AT&T: 1 - Consumer: 0


The commissions April 24th decision is one that will allow AT&T to return to most of the marketing practices prior to 2001. The main exception is that AT&T is still required to resolve problems that initiated a consumer phone call before they can market new products. However, this aspect was never in dispute through the recent Tariff 12 legal battles. In fact, just the thought that AT&T could eliminate that provision would bring some serious speculation as to whether or not California is taking one huge step backwards in protecting consumers from big utility companies and their egregious marketing practices. Perhaps this is the next step for AT&T? Maybe they can write a new advice letter?

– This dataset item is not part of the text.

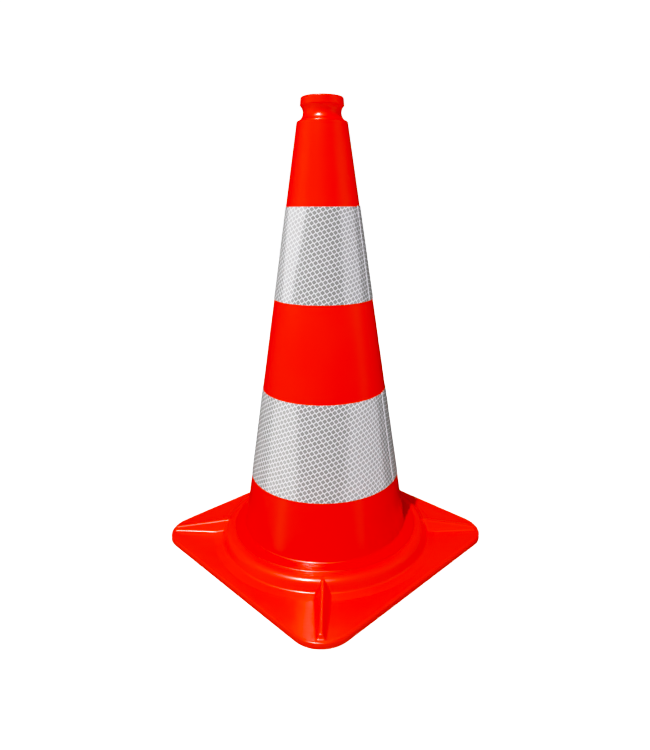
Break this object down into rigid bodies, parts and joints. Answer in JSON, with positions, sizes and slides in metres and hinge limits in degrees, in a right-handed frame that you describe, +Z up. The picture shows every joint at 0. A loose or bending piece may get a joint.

The last advice letter seemed to work out for their benefit even though they didn't follow the correct procedure in attempting to change Tariff 12. An advice letter inconsistent with legal procedure coupled with new internal policy acronyms won the commission over once. Whose to say it wont happen again? May I suggest SCORE?

Sale,

Coerce,

On every call,

Retry to sell, and

End call with a sale.

 

And with that the final scorecard of the AT&T is the only winner here

FINAL SCORECARD

AT&T 1- CONSUMER 0 

 

On the more optimistic side, perhaps AT&T has actually altered their internal policies and is genuinely concerned with providing outstanding customer service and does not wish to confuse customers into spending more money on services they don't need. Time will tell, rather than AT&T or the commission. It should be noted that this decision puts AT&T's conduct in their own hands rather than the commissions. This on face seems fair and logical, but there was a reason why it was taken from them once and without noticeable changes and improvements, the premature April 24th decisions runs the risk of taking Californians backwards rather than forward.  The legislature should expand Public Utility Code §2896 to consolidate these types of marketing problems that AT&T and other utility companies use as part of their marketing strategy.